Don't get me wrong I am very happy with me. I love a lot about myself (not to sound like an ass) but I love love love my hair, my boobs are pretty awesome and I have beautiful eyes. But I want to be a healthier me. I want to be able to run miles. I want to be able to not worry whether or not I can "fit" in certain things.
I am a lover of life, I love to grab life by the horns and run with it like my shoes are on fire. But my weight has hindered this for me. Today start a better me, today starts the healthy me!! I want to weigh what I did pre children which to be honest is A LOT of weight to shed. However I can do it!! I know I can.

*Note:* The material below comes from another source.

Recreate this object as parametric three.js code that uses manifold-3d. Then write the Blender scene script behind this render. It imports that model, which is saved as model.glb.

So today I change the unhealthy me which makes me change my habits and my attitude!! What are you going to change? What do you not like that you could also change??

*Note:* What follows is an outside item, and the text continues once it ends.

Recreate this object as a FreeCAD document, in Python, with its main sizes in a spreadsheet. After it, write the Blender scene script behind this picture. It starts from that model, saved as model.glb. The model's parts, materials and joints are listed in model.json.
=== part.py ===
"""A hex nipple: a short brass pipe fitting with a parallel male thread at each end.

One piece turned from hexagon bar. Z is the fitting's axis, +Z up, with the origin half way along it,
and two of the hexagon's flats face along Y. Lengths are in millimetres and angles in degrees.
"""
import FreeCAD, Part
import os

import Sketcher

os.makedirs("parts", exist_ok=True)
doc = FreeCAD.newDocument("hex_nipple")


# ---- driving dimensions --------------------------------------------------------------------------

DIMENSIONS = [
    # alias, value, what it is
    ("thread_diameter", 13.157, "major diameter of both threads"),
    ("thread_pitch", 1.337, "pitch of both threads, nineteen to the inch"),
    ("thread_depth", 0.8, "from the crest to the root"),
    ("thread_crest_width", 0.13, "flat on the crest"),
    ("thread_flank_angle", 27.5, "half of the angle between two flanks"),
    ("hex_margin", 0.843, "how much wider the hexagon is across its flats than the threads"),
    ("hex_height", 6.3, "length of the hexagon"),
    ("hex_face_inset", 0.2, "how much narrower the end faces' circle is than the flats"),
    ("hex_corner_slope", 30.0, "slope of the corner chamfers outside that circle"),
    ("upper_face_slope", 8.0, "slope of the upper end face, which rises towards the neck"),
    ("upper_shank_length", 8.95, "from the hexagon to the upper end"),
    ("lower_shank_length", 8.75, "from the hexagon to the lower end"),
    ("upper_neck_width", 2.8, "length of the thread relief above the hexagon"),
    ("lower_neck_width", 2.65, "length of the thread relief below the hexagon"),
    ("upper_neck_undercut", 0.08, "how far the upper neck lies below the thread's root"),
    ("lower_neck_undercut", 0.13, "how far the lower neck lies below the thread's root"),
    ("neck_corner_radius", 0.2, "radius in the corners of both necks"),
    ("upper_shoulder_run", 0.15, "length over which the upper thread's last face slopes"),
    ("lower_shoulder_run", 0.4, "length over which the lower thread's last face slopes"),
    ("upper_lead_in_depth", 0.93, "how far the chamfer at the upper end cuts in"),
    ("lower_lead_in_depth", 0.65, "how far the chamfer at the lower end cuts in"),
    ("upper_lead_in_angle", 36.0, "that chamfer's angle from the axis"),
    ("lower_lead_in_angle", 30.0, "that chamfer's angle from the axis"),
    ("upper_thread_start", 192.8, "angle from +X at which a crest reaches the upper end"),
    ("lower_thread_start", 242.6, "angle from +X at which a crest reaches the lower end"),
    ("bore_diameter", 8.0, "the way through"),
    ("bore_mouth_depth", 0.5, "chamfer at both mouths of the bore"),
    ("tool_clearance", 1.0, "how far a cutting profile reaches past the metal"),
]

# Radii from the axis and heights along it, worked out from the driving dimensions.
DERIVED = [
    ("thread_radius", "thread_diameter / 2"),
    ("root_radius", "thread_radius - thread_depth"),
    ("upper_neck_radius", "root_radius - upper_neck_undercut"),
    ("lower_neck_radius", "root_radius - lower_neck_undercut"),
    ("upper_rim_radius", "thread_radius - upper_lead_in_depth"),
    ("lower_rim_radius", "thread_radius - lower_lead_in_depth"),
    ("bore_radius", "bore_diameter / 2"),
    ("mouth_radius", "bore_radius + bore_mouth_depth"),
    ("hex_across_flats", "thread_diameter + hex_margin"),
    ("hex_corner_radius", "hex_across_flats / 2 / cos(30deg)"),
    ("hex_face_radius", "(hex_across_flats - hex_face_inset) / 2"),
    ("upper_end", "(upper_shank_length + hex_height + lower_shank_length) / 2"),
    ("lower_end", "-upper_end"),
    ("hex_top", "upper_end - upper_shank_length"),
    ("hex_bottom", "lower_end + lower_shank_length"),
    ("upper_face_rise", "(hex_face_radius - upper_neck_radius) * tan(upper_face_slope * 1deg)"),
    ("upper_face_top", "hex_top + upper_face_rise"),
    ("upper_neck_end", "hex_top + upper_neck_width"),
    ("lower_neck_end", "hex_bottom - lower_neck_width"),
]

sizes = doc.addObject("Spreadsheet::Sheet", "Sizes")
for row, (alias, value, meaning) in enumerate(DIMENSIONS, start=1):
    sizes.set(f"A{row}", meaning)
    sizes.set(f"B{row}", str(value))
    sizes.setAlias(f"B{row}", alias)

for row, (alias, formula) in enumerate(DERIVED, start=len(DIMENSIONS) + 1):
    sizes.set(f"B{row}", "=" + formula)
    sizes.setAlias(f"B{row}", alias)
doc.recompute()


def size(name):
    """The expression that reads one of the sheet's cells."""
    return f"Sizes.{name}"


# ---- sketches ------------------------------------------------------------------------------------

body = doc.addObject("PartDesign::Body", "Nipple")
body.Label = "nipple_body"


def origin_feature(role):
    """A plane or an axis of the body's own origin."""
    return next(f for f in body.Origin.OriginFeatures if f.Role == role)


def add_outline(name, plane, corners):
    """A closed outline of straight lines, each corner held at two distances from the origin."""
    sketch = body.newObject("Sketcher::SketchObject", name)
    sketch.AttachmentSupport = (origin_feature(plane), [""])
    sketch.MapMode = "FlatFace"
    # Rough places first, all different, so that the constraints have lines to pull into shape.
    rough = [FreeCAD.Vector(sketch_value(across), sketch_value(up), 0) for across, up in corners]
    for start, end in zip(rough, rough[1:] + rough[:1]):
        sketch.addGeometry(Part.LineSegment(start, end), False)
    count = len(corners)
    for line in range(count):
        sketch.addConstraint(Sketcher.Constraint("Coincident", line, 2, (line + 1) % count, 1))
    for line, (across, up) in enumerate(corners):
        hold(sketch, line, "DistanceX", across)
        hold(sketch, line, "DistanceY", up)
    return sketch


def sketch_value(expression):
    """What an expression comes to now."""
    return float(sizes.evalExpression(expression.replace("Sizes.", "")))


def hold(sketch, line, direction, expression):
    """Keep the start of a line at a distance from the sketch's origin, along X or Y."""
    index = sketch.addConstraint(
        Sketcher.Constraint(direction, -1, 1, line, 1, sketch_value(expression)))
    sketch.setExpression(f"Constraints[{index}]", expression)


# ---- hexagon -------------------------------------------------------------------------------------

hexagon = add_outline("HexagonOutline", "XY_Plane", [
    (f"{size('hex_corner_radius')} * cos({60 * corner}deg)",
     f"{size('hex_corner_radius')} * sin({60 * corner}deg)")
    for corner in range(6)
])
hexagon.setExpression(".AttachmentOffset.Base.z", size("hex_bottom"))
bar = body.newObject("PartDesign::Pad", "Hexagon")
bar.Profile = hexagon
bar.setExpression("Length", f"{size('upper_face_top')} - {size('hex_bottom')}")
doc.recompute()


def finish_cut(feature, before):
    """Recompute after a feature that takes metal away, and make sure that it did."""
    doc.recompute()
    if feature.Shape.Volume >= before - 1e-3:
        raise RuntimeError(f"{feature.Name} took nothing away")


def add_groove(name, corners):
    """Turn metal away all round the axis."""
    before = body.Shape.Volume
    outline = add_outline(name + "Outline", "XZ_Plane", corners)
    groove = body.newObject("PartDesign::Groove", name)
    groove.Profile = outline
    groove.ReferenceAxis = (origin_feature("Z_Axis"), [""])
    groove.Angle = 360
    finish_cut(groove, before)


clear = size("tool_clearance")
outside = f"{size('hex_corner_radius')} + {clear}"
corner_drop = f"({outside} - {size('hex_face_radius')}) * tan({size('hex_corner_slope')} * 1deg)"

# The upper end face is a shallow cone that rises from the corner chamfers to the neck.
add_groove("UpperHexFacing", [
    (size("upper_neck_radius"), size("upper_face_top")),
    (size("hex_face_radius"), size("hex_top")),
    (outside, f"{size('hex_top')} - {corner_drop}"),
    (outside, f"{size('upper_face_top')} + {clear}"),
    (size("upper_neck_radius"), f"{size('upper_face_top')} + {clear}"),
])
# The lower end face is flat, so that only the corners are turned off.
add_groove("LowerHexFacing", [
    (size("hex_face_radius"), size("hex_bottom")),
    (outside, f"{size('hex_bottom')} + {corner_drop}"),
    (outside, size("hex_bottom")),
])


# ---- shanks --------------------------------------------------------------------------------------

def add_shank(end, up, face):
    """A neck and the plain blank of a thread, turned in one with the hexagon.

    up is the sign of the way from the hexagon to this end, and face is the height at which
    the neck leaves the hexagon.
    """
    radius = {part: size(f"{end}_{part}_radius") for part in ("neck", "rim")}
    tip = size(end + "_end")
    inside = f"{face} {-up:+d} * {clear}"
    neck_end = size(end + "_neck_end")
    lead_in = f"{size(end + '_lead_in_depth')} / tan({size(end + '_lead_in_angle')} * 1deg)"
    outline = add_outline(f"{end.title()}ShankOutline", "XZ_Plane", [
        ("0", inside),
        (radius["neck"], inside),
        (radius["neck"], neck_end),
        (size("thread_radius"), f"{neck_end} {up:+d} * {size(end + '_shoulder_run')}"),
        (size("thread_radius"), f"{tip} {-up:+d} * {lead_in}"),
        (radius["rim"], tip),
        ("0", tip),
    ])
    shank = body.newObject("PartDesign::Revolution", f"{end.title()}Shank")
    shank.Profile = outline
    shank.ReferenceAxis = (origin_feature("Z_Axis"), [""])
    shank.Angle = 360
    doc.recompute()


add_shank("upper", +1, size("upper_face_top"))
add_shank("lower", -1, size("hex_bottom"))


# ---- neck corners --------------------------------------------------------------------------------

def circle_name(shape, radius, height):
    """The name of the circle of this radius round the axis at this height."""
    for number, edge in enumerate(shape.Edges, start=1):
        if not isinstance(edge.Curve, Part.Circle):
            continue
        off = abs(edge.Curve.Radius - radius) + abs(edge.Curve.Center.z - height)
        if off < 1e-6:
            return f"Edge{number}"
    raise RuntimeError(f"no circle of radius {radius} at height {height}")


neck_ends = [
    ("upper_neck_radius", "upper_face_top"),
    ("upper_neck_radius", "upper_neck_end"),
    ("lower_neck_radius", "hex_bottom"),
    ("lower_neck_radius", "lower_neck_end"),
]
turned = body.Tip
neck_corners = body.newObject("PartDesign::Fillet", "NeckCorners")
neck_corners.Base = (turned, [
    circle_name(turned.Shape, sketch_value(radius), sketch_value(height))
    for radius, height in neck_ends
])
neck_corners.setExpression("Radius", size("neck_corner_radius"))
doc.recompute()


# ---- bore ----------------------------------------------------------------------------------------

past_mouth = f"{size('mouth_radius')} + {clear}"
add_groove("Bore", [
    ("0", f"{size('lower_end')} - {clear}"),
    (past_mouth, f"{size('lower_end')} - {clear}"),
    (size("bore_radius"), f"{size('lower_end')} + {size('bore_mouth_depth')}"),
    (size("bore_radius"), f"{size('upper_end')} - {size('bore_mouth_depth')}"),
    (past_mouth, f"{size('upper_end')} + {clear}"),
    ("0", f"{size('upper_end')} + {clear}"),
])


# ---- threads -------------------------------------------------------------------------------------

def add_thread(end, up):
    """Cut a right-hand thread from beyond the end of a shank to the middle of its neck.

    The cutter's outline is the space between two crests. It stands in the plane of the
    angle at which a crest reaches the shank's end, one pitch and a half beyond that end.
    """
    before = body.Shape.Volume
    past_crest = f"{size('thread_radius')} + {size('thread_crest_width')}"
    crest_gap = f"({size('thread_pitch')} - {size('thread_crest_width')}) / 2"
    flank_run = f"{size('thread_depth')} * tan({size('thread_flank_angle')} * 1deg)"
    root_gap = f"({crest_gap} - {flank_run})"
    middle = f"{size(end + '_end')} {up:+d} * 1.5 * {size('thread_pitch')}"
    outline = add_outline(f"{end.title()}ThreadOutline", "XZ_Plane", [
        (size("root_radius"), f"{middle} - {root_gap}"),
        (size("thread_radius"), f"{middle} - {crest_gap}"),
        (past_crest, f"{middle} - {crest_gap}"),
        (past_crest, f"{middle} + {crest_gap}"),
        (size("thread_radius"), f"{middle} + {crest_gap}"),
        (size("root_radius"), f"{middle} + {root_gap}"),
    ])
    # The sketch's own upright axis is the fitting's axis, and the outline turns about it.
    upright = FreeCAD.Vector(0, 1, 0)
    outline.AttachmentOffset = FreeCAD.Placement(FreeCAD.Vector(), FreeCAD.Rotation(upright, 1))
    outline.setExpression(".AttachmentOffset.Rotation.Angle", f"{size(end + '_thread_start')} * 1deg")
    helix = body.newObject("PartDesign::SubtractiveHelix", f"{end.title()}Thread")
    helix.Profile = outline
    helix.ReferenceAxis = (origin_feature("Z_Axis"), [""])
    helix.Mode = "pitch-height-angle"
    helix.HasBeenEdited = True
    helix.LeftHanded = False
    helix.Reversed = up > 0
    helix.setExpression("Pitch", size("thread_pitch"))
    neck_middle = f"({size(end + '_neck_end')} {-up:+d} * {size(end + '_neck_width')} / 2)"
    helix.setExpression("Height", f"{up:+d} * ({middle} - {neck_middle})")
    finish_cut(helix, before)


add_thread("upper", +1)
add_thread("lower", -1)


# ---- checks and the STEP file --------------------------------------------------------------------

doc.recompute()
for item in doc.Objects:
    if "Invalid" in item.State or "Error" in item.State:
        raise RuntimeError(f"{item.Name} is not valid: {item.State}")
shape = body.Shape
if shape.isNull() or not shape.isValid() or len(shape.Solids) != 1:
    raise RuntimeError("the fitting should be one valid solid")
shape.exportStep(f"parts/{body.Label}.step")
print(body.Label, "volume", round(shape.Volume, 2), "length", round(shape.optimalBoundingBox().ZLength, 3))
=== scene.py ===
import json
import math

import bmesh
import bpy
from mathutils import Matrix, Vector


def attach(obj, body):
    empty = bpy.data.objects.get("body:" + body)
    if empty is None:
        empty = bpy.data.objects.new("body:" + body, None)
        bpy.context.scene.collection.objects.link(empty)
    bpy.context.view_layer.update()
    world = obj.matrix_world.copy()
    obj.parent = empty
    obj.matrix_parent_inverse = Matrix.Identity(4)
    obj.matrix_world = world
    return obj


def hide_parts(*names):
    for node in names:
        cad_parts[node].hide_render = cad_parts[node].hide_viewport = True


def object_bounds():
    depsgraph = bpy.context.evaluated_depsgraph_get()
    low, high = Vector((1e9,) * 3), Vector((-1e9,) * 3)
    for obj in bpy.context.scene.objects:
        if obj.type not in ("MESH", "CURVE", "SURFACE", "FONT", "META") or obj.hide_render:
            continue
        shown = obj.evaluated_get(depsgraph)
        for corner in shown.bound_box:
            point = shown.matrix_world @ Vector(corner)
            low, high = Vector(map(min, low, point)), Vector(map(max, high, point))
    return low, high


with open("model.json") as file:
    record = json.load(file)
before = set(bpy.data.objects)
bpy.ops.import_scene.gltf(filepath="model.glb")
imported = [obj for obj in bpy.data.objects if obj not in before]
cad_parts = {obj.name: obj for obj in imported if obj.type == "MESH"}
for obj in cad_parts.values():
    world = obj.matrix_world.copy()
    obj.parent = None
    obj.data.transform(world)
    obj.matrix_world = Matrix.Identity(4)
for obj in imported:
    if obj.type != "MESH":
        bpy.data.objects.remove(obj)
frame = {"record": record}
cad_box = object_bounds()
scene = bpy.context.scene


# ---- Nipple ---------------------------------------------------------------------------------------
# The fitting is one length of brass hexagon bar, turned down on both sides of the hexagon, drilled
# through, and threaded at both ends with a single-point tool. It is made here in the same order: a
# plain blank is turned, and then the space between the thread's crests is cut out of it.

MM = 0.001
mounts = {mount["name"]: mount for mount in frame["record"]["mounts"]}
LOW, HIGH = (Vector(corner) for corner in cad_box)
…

Wednesday, February 20, 2013
We are not given a good life or a bad life. We are given a life. It’s up to us to make it good or bad.
We are coming up on that year mark of the day that will forever change my life. March 11th 2013 will mark one year since the start of Braydons Tonic Clonic seizures and a few days after that his diagnosis of Epilepsy.
Over the year I have learned a few things about Braydon, myself, my family and my friends. Today I want to share those!!
I learned that Braydon is TOUGH with no doubt. I learned that he is an amazing child. He is not letting this bet him. All though he gets very depressed at times, he is shining like a bright bright star. His schooling has actually improved over the year and he has done better. He is my boy wonder.....he is my amazing little man.
I learned that I need to be better about taking care of me. I had to start some medications to "balance" myself out and to be honest I never realized how bad I needed them until I realized the sane person I could be while taking them!!LOL!! I learned I'm stronger than I ever thought I could be and I feel as though I am a better person. I also have learned that the stress, anxiety, and poor life style I have been living is without a doubt affecting my health and I will be a healthier person by this time next year!
My Family- they are ALWAYS there for me and make me laugh and smile when I need it. Claudia and Shawn have dealt with a lot this year as well and I thank them for being patient with me. I think sometimes that they are the two sane ones in the loony bin!! :) My mom, sisters, in laws, and work(who by the way are family as well) have stood by and let me cry when I needed, let me vent when I needed and have told me when I'm being unreasonable and or crazy!!
My friends- I learned this year about true friendship and I will tell you it is the BEST feeling in the world!! To know that I have people who will catch me when I fall, and have caught me several times over the year is the best feeling in the world. To know that someone loves you cause they want to and not because they have to is amazing. I love you guys very much!!
So what Have I really learned this year????
To live the life that I want. To not worry about what others think or what others will do. To love with ALL of my might and to learn to sit back and enjoy it. I will make my life and the life of those I love the best I can!!